DATASET ROWS:
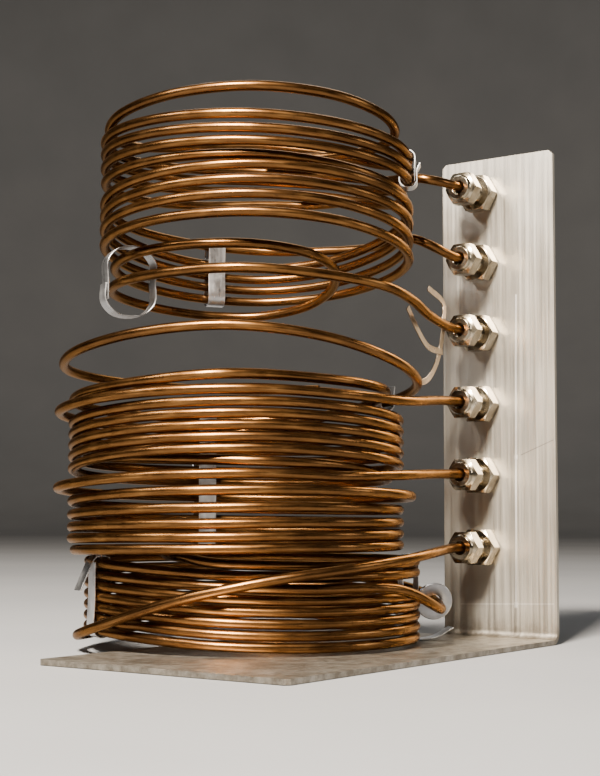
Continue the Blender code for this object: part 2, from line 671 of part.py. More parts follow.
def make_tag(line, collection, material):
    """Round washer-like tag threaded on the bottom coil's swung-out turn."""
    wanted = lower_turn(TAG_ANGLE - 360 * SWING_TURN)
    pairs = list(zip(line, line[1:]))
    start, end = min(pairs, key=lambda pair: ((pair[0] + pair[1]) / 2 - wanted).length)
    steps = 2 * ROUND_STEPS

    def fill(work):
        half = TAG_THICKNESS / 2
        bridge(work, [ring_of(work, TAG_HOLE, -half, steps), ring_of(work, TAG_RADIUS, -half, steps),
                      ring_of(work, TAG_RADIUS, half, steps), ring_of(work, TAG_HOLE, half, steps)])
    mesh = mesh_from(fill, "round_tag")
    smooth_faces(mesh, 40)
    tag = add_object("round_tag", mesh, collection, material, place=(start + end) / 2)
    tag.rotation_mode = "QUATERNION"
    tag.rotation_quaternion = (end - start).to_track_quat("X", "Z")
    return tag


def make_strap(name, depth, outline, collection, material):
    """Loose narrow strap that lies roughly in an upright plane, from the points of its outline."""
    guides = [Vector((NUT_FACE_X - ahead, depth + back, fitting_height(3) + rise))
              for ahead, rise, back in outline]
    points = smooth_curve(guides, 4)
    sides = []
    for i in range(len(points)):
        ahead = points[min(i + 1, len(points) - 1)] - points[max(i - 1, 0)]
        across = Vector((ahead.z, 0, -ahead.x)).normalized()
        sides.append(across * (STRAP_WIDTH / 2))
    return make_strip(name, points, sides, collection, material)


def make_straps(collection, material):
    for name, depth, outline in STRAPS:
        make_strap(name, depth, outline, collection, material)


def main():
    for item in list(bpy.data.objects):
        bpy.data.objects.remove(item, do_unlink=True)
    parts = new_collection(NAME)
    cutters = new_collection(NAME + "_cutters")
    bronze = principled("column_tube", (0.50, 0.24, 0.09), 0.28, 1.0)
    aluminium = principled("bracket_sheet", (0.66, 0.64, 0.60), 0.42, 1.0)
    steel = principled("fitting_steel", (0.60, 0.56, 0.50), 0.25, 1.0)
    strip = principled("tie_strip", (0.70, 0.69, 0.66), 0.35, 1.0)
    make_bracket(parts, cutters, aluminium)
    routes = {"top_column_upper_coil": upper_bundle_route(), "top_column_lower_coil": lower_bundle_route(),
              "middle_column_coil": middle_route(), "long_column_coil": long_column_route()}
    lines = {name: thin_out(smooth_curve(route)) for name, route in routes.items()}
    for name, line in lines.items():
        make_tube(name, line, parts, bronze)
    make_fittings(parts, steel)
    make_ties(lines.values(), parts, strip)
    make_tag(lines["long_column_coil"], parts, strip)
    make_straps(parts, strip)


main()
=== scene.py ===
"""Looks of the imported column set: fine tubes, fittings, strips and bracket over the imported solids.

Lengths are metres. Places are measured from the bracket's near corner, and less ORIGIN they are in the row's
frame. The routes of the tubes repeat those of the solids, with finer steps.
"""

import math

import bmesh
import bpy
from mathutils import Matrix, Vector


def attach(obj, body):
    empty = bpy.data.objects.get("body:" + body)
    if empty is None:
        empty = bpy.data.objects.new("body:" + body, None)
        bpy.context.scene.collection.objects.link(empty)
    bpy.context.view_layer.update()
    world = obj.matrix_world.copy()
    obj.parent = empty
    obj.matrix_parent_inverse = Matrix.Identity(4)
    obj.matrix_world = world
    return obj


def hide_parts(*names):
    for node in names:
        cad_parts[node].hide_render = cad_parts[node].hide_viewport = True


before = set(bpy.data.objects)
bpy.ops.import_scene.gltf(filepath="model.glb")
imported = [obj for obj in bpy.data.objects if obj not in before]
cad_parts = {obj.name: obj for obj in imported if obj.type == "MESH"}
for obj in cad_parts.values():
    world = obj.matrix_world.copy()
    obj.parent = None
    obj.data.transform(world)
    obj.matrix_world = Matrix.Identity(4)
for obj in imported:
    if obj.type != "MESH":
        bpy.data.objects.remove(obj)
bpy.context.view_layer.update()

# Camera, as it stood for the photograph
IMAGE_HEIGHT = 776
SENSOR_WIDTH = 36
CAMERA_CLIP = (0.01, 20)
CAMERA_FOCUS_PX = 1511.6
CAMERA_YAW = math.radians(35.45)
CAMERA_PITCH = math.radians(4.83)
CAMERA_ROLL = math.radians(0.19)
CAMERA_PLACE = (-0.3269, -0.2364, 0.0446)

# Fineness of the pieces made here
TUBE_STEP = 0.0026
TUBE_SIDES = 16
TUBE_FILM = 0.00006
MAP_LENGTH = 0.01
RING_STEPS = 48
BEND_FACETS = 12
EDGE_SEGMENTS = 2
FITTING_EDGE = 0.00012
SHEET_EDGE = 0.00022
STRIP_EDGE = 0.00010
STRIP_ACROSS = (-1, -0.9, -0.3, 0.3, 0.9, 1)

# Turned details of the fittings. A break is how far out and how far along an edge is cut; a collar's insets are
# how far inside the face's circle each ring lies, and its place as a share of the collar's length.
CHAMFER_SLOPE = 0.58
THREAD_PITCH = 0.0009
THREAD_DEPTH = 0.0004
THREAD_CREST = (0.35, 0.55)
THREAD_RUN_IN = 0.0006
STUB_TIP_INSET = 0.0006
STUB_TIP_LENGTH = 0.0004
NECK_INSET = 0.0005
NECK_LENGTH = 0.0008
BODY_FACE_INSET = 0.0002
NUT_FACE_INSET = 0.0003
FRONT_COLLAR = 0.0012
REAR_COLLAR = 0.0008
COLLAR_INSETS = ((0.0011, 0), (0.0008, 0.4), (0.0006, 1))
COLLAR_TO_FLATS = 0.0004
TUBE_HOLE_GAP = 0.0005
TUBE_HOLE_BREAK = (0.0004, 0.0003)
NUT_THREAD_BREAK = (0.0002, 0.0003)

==

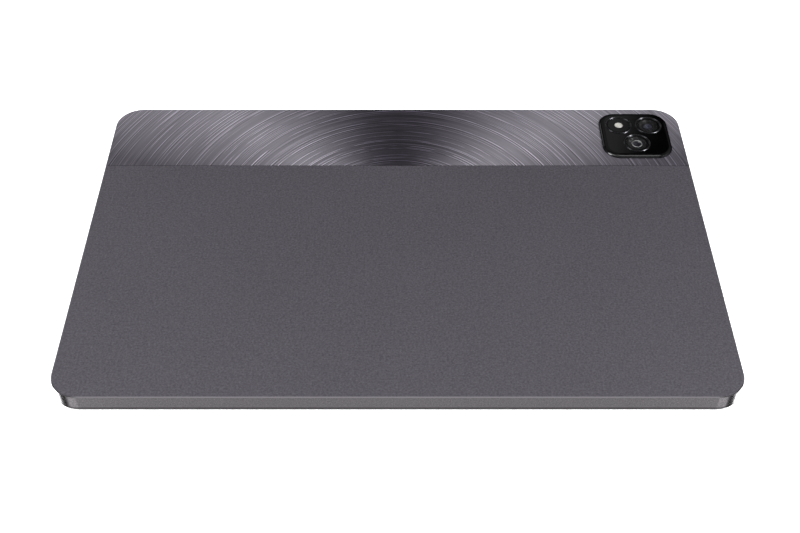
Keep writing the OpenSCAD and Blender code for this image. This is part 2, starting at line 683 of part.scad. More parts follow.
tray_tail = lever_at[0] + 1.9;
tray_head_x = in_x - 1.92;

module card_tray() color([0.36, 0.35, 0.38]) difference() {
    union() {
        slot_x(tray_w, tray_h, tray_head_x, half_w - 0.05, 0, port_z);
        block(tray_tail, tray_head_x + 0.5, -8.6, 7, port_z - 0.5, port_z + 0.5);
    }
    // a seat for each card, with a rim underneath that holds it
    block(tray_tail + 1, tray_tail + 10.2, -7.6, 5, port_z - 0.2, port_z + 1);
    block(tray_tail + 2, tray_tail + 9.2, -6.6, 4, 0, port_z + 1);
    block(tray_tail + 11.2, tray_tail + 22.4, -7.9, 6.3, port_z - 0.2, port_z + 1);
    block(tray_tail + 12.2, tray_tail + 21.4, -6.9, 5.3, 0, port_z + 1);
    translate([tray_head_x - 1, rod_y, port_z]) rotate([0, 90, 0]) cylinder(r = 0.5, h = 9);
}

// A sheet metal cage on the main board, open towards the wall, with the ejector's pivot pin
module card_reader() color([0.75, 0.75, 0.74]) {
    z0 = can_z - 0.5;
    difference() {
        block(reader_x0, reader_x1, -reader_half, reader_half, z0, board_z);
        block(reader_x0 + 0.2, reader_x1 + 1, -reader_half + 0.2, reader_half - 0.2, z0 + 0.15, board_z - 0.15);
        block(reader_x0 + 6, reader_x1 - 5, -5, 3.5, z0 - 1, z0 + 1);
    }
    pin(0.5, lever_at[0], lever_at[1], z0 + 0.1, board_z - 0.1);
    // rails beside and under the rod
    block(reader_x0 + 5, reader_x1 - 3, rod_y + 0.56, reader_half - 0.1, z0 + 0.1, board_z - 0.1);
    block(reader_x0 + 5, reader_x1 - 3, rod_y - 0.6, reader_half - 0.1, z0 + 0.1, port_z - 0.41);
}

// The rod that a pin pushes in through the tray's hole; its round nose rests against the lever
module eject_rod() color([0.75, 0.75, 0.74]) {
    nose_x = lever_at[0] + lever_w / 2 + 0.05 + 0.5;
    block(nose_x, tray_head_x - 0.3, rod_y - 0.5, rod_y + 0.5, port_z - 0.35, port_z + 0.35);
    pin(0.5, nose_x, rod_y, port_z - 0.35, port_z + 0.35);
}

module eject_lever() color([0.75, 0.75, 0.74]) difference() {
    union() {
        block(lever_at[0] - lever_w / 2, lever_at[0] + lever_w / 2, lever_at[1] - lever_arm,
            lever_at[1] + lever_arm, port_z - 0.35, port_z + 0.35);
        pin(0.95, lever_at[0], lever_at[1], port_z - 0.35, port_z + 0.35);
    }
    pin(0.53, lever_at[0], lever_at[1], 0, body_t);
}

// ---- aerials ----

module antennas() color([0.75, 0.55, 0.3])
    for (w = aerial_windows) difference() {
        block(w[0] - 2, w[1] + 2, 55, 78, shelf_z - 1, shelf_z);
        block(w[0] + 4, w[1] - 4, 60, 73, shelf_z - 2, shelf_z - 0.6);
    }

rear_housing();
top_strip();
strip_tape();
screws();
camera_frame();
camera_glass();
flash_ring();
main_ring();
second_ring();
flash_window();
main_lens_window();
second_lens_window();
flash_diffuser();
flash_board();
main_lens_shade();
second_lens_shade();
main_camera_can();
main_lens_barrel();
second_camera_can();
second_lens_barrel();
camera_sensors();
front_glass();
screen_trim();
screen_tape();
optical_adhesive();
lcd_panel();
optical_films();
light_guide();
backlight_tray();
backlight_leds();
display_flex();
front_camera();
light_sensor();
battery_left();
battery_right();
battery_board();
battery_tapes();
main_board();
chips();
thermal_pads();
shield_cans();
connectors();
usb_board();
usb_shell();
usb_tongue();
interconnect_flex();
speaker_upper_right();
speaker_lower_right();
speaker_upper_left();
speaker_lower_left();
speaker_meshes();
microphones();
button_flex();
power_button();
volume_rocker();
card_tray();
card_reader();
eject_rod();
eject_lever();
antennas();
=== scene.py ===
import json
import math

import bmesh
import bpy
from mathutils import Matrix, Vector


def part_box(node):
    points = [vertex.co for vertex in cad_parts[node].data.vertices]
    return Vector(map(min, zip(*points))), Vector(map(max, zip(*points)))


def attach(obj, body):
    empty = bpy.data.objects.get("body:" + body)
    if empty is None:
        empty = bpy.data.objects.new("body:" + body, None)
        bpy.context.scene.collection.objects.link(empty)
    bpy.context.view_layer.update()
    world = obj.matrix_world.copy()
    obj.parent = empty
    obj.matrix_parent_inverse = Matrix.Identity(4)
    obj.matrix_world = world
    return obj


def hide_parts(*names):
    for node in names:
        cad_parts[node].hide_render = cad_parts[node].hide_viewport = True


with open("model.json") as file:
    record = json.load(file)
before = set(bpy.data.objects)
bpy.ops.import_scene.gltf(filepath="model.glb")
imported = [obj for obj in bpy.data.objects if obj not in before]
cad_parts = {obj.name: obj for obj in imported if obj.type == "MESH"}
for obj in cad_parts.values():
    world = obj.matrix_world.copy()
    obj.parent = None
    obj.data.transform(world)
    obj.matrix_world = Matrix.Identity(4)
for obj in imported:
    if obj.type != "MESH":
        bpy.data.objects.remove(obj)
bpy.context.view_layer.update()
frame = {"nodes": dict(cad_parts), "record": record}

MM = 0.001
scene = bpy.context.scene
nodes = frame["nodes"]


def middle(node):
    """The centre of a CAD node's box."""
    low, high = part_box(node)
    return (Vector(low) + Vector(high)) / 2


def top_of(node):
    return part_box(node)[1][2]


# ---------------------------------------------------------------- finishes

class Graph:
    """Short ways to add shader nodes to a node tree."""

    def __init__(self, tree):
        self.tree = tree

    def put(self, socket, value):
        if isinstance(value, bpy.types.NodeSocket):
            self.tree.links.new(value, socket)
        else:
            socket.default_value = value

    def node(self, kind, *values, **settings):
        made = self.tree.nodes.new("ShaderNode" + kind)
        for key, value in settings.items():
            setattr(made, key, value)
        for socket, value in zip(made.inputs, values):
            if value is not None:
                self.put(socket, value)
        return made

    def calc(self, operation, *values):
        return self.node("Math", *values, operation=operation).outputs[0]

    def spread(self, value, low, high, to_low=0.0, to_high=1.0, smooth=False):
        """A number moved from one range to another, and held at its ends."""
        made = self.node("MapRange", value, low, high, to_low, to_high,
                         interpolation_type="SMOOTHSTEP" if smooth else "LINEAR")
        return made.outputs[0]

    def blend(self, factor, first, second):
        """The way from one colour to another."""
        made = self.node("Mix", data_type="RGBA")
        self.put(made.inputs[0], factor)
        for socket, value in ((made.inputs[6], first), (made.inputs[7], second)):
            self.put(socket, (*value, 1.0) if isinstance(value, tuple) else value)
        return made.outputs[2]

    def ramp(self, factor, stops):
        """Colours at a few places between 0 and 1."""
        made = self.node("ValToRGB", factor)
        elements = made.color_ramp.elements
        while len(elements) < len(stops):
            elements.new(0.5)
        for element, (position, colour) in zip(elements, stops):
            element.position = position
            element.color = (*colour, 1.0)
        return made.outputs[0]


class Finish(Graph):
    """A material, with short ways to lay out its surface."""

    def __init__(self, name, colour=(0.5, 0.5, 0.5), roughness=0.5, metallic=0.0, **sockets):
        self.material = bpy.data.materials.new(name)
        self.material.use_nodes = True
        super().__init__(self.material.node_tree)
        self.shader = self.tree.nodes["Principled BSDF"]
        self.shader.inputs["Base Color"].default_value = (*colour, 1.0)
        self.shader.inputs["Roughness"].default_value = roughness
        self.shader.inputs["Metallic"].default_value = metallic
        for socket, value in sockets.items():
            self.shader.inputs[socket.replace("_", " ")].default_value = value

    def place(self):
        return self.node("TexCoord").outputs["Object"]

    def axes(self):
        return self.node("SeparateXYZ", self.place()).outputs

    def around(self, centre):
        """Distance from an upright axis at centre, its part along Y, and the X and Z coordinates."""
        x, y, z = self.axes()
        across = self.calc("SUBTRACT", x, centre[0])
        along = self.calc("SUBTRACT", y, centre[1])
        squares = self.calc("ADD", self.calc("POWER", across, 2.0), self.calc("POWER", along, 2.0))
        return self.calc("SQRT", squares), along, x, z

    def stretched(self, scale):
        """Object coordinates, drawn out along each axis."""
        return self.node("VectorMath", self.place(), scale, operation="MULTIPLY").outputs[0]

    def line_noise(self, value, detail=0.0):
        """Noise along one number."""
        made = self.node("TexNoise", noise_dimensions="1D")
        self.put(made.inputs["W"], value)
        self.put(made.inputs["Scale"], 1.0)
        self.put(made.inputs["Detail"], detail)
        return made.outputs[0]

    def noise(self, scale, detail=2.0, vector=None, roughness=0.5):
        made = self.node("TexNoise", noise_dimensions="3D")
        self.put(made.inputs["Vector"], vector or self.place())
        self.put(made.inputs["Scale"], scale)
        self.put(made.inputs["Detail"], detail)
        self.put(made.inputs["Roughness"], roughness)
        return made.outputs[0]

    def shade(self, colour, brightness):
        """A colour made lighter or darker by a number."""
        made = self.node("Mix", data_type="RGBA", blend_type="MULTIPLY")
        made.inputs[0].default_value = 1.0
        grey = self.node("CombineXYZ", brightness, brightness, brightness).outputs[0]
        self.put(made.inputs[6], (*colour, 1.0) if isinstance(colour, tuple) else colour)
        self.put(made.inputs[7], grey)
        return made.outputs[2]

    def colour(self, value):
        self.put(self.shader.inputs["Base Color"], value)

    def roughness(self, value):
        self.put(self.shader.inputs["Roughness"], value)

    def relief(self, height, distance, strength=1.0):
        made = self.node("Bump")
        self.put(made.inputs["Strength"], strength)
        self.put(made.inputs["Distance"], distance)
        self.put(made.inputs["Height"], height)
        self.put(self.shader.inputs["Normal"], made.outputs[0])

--

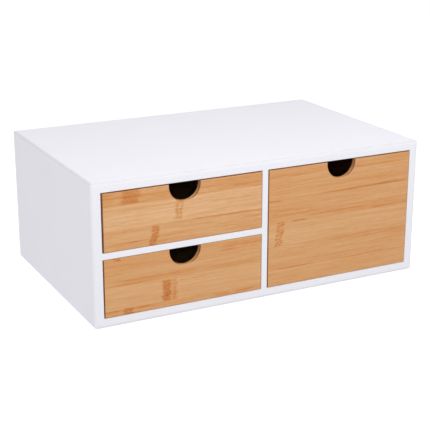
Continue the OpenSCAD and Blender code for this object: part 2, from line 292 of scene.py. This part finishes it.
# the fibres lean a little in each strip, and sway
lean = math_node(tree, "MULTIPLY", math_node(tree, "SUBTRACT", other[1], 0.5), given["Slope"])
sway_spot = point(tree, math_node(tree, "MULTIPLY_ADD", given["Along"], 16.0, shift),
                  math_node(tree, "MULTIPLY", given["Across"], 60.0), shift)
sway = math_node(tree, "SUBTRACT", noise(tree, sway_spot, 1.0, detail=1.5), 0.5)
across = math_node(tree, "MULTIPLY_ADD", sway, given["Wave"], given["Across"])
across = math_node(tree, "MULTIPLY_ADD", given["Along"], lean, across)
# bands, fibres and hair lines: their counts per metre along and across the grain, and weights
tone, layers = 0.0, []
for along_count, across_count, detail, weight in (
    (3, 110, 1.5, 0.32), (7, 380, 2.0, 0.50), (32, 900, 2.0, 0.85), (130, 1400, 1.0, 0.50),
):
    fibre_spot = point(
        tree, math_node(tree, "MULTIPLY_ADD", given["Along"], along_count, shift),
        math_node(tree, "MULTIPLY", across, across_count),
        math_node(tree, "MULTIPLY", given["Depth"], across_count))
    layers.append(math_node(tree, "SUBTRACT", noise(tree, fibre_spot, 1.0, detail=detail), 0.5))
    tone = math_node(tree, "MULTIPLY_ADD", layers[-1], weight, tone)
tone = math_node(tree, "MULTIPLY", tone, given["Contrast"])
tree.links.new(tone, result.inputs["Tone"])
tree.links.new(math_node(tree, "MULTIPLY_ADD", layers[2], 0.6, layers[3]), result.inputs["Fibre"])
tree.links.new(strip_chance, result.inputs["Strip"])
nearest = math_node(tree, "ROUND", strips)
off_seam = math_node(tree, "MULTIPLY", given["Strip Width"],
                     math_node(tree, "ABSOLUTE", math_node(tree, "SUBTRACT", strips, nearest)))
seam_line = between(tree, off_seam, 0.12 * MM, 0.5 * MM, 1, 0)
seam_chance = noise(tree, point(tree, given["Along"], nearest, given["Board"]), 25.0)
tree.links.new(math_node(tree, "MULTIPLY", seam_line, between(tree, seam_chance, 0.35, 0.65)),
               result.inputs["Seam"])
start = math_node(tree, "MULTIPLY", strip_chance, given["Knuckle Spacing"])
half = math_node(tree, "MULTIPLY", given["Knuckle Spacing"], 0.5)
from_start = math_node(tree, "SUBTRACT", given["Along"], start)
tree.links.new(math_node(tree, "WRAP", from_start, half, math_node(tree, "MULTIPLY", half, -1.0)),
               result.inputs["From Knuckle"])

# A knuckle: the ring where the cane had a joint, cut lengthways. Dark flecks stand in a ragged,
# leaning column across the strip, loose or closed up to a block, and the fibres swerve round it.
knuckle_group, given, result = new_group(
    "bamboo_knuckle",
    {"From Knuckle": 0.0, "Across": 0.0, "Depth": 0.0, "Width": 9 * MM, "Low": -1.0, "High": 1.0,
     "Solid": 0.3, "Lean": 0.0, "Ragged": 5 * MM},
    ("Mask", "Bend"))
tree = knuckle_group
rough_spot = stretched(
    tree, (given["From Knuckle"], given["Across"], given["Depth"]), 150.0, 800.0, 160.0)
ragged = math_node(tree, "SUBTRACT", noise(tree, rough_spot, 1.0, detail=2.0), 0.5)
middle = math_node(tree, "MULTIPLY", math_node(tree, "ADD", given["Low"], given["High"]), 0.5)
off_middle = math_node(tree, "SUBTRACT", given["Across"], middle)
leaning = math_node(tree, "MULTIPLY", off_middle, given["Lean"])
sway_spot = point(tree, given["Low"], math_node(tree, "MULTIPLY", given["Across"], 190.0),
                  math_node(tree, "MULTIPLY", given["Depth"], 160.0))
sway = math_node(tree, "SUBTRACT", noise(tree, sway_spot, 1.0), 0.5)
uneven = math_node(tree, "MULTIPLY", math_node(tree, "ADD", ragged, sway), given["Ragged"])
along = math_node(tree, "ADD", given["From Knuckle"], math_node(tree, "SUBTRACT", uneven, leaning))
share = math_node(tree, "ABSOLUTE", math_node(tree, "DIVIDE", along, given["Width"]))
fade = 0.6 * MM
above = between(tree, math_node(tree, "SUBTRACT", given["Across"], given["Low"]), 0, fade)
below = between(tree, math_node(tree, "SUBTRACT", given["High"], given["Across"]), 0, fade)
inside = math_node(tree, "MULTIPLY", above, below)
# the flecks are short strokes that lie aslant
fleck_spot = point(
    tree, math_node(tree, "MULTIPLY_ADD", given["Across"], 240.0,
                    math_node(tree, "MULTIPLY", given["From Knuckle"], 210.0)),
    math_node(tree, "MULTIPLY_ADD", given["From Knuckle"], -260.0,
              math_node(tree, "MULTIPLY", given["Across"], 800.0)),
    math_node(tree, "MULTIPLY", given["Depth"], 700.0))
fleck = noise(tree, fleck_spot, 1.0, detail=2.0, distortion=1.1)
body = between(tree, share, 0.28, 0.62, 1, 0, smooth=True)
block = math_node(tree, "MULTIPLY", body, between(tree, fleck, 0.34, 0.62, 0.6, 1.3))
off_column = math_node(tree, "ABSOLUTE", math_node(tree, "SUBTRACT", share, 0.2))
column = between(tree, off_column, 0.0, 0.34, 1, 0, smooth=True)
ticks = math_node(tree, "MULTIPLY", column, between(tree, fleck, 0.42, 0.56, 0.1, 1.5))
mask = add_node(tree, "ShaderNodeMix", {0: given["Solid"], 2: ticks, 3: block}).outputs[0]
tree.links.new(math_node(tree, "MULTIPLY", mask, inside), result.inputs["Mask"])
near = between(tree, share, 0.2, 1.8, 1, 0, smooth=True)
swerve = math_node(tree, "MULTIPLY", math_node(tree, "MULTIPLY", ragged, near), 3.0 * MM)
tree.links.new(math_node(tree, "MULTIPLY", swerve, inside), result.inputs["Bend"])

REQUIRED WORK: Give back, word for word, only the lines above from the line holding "for name, route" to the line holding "CAMERA_PLACE = (-0.3269, -0.2364, 0.0446)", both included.

THE RESULT:
    lines = {name: thin_out(smooth_curve(route)) for name, route in routes.items()}
    for name, line in lines.items():
        make_tube(name, line, parts, bronze)
    make_fittings(parts, steel)
    make_ties(lines.values(), parts, strip)
    make_tag(lines["long_column_coil"], parts, strip)
    make_straps(parts, strip)


main()
=== scene.py ===
"""Looks of the imported column set: fine tubes, fittings, strips and bracket over the imported solids.

Lengths are metres. Places are measured from the bracket's near corner, and less ORIGIN they are in the row's
frame. The routes of the tubes repeat those of the solids, with finer steps.
"""

import math

import bmesh
import bpy
from mathutils import Matrix, Vector


def attach(obj, body):
    empty = bpy.data.objects.get("body:" + body)
    if empty is None:
        empty = bpy.data.objects.new("body:" + body, None)
        bpy.context.scene.collection.objects.link(empty)
    bpy.context.view_layer.update()
    world = obj.matrix_world.copy()
    obj.parent = empty
    obj.matrix_parent_inverse = Matrix.Identity(4)
    obj.matrix_world = world
    return obj


def hide_parts(*names):
    for node in names:
        cad_parts[node].hide_render = cad_parts[node].hide_viewport = True


before = set(bpy.data.objects)
bpy.ops.import_scene.gltf(filepath="model.glb")
imported = [obj for obj in bpy.data.objects if obj not in before]
cad_parts = {obj.name: obj for obj in imported if obj.type == "MESH"}
for obj in cad_parts.values():
    world = obj.matrix_world.copy()
    obj.parent = None
    obj.data.transform(world)
    obj.matrix_world = Matrix.Identity(4)
for obj in imported:
    if obj.type != "MESH":
        bpy.data.objects.remove(obj)
bpy.context.view_layer.update()

# Camera, as it stood for the photograph
IMAGE_HEIGHT = 776
SENSOR_WIDTH = 36
CAMERA_CLIP = (0.01, 20)
CAMERA_FOCUS_PX = 1511.6
CAMERA_YAW = math.radians(35.45)
CAMERA_PITCH = math.radians(4.83)
CAMERA_ROLL = math.radians(0.19)
CAMERA_PLACE = (-0.3269, -0.2364, 0.0446)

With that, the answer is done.